> INFORMATION SUPPLIED
-- Begin --

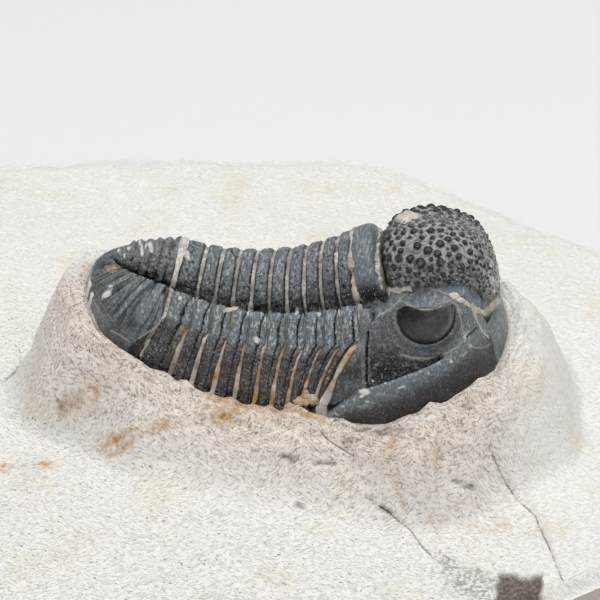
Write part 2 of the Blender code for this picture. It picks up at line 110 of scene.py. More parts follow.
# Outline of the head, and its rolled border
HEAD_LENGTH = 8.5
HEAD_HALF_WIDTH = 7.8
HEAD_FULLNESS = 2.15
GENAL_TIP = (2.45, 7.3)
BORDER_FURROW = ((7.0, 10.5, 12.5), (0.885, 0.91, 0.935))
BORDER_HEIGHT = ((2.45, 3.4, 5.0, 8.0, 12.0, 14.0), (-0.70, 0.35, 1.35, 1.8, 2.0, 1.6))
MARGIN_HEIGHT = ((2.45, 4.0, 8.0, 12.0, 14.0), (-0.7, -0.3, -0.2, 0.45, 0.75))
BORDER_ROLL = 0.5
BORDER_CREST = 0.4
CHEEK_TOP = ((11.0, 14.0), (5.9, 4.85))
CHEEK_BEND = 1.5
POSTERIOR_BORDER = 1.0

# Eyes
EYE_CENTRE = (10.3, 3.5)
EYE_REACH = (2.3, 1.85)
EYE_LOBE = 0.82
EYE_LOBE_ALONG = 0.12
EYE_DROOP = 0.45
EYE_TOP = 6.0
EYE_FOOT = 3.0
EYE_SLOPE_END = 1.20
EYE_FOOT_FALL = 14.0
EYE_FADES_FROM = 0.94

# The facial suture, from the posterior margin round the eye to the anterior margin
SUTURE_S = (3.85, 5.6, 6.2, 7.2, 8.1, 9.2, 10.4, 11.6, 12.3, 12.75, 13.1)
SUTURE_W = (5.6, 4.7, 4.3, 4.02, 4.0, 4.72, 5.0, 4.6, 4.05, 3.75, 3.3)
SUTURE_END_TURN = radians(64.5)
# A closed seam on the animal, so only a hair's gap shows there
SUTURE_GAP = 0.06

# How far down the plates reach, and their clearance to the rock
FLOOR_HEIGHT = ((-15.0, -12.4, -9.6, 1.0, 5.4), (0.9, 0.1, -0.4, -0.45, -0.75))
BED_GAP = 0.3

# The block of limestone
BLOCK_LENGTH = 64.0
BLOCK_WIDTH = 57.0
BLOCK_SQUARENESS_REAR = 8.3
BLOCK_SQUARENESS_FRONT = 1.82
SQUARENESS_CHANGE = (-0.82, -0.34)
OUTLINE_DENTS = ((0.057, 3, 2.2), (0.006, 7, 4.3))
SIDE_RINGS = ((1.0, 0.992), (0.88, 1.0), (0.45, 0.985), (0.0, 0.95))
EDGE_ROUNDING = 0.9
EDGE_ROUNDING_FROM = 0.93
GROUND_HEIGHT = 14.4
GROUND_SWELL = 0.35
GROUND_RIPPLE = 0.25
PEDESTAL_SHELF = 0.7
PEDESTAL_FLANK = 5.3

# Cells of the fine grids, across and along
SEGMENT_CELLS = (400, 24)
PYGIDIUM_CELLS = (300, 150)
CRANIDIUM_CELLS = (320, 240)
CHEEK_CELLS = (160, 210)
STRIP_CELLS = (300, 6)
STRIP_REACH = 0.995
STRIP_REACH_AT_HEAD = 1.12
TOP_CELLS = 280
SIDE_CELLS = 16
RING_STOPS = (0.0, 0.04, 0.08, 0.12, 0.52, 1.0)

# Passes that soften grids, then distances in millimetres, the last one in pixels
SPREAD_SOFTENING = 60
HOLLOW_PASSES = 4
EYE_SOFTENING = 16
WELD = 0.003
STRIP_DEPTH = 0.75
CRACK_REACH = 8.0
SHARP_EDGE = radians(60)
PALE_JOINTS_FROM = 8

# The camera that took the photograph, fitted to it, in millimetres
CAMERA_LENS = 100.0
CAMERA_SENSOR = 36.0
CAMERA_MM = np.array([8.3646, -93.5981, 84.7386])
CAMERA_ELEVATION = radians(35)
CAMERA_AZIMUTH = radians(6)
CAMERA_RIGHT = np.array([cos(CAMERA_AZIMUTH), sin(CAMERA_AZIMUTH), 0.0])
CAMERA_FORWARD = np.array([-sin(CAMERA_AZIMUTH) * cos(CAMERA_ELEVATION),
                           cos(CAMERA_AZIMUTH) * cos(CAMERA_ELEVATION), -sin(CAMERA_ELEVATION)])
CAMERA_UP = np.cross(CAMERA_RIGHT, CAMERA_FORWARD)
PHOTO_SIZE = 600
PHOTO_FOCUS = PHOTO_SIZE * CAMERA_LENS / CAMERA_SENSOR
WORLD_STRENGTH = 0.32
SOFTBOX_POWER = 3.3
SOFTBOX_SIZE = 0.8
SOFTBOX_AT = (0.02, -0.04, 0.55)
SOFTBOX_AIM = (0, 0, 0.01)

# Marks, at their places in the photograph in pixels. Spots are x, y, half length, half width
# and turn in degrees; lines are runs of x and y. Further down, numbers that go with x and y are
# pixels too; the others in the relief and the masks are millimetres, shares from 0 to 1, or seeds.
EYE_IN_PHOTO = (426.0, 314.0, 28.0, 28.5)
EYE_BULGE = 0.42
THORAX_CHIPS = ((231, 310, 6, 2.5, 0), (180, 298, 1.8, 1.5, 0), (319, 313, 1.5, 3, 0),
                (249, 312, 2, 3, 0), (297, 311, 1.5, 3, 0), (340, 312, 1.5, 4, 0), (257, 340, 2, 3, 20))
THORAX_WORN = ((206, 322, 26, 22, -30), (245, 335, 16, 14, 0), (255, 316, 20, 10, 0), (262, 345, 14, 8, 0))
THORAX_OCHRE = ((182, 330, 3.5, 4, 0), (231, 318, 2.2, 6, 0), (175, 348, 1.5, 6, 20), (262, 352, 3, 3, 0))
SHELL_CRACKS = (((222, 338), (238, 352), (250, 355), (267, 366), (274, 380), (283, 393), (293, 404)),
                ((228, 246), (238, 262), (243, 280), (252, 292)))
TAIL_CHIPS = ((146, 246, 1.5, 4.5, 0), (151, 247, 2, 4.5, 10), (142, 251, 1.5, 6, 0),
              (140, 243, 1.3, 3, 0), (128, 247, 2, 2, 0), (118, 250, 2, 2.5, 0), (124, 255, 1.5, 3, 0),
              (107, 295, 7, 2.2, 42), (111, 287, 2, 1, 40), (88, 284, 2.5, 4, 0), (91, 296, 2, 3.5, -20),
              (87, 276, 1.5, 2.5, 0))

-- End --

Make an exact copy of every line in the data.

> FULL SOLUTION
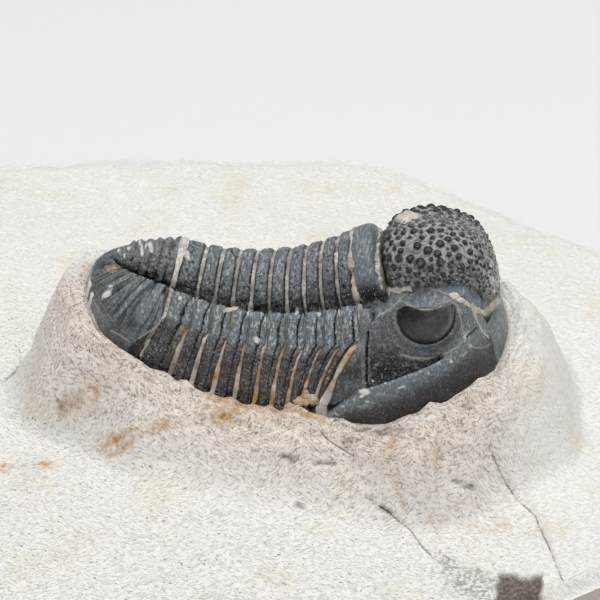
Write part 2 of the Blender code for this picture. It picks up at line 110 of scene.py. More parts follow.
# Outline of the head, and its rolled border
HEAD_LENGTH = 8.5
HEAD_HALF_WIDTH = 7.8
HEAD_FULLNESS = 2.15
GENAL_TIP = (2.45, 7.3)
BORDER_FURROW = ((7.0, 10.5, 12.5), (0.885, 0.91, 0.935))
BORDER_HEIGHT = ((2.45, 3.4, 5.0, 8.0, 12.0, 14.0), (-0.70, 0.35, 1.35, 1.8, 2.0, 1.6))
MARGIN_HEIGHT = ((2.45, 4.0, 8.0, 12.0, 14.0), (-0.7, -0.3, -0.2, 0.45, 0.75))
BORDER_ROLL = 0.5
BORDER_CREST = 0.4
CHEEK_TOP = ((11.0, 14.0), (5.9, 4.85))
CHEEK_BEND = 1.5
POSTERIOR_BORDER = 1.0

# Eyes
EYE_CENTRE = (10.3, 3.5)
EYE_REACH = (2.3, 1.85)
EYE_LOBE = 0.82
EYE_LOBE_ALONG = 0.12
EYE_DROOP = 0.45
EYE_TOP = 6.0
EYE_FOOT = 3.0
EYE_SLOPE_END = 1.20
EYE_FOOT_FALL = 14.0
EYE_FADES_FROM = 0.94

# The facial suture, from the posterior margin round the eye to the anterior margin
SUTURE_S = (3.85, 5.6, 6.2, 7.2, 8.1, 9.2, 10.4, 11.6, 12.3, 12.75, 13.1)
SUTURE_W = (5.6, 4.7, 4.3, 4.02, 4.0, 4.72, 5.0, 4.6, 4.05, 3.75, 3.3)
SUTURE_END_TURN = radians(64.5)
# A closed seam on the animal, so only a hair's gap shows there
SUTURE_GAP = 0.06

# How far down the plates reach, and their clearance to the rock
FLOOR_HEIGHT = ((-15.0, -12.4, -9.6, 1.0, 5.4), (0.9, 0.1, -0.4, -0.45, -0.75))
BED_GAP = 0.3

# The block of limestone
BLOCK_LENGTH = 64.0
BLOCK_WIDTH = 57.0
BLOCK_SQUARENESS_REAR = 8.3
BLOCK_SQUARENESS_FRONT = 1.82
SQUARENESS_CHANGE = (-0.82, -0.34)
OUTLINE_DENTS = ((0.057, 3, 2.2), (0.006, 7, 4.3))
SIDE_RINGS = ((1.0, 0.992), (0.88, 1.0), (0.45, 0.985), (0.0, 0.95))
EDGE_ROUNDING = 0.9
EDGE_ROUNDING_FROM = 0.93
GROUND_HEIGHT = 14.4
GROUND_SWELL = 0.35
GROUND_RIPPLE = 0.25
PEDESTAL_SHELF = 0.7
PEDESTAL_FLANK = 5.3

# Cells of the fine grids, across and along
SEGMENT_CELLS = (400, 24)
PYGIDIUM_CELLS = (300, 150)
CRANIDIUM_CELLS = (320, 240)
CHEEK_CELLS = (160, 210)
STRIP_CELLS = (300, 6)
STRIP_REACH = 0.995
STRIP_REACH_AT_HEAD = 1.12
TOP_CELLS = 280
SIDE_CELLS = 16
RING_STOPS = (0.0, 0.04, 0.08, 0.12, 0.52, 1.0)

# Passes that soften grids, then distances in millimetres, the last one in pixels
SPREAD_SOFTENING = 60
HOLLOW_PASSES = 4
EYE_SOFTENING = 16
WELD = 0.003
STRIP_DEPTH = 0.75
CRACK_REACH = 8.0
SHARP_EDGE = radians(60)
PALE_JOINTS_FROM = 8

# The camera that took the photograph, fitted to it, in millimetres
CAMERA_LENS = 100.0
CAMERA_SENSOR = 36.0
CAMERA_MM = np.array([8.3646, -93.5981, 84.7386])
CAMERA_ELEVATION = radians(35)
CAMERA_AZIMUTH = radians(6)
CAMERA_RIGHT = np.array([cos(CAMERA_AZIMUTH), sin(CAMERA_AZIMUTH), 0.0])
CAMERA_FORWARD = np.array([-sin(CAMERA_AZIMUTH) * cos(CAMERA_ELEVATION),
                           cos(CAMERA_AZIMUTH) * cos(CAMERA_ELEVATION), -sin(CAMERA_ELEVATION)])
CAMERA_UP = np.cross(CAMERA_RIGHT, CAMERA_FORWARD)
PHOTO_SIZE = 600
PHOTO_FOCUS = PHOTO_SIZE * CAMERA_LENS / CAMERA_SENSOR
WORLD_STRENGTH = 0.32
SOFTBOX_POWER = 3.3
SOFTBOX_SIZE = 0.8
SOFTBOX_AT = (0.02, -0.04, 0.55)
SOFTBOX_AIM = (0, 0, 0.01)

# Marks, at their places in the photograph in pixels. Spots are x, y, half length, half width
# and turn in degrees; lines are runs of x and y. Further down, numbers that go with x and y are
# pixels too; the others in the relief and the masks are millimetres, shares from 0 to 1, or seeds.
EYE_IN_PHOTO = (426.0, 314.0, 28.0, 28.5)
EYE_BULGE = 0.42
THORAX_CHIPS = ((231, 310, 6, 2.5, 0), (180, 298, 1.8, 1.5, 0), (319, 313, 1.5, 3, 0),
                (249, 312, 2, 3, 0), (297, 311, 1.5, 3, 0), (340, 312, 1.5, 4, 0), (257, 340, 2, 3, 20))
THORAX_WORN = ((206, 322, 26, 22, -30), (245, 335, 16, 14, 0), (255, 316, 20, 10, 0), (262, 345, 14, 8, 0))
THORAX_OCHRE = ((182, 330, 3.5, 4, 0), (231, 318, 2.2, 6, 0), (175, 348, 1.5, 6, 20), (262, 352, 3, 3, 0))
SHELL_CRACKS = (((222, 338), (238, 352), (250, 355), (267, 366), (274, 380), (283, 393), (293, 404)),
                ((228, 246), (238, 262), (243, 280), (252, 292)))
TAIL_CHIPS = ((146, 246, 1.5, 4.5, 0), (151, 247, 2, 4.5, 10), (142, 251, 1.5, 6, 0),
              (140, 243, 1.3, 3, 0), (128, 247, 2, 2, 0), (118, 250, 2, 2.5, 0), (124, 255, 1.5, 3, 0),
              (107, 295, 7, 2.2, 42), (111, 287, 2, 1, 40), (88, 284, 2.5, 4, 0), (91, 296, 2, 3.5, -20),
              (87, 276, 1.5, 2.5, 0))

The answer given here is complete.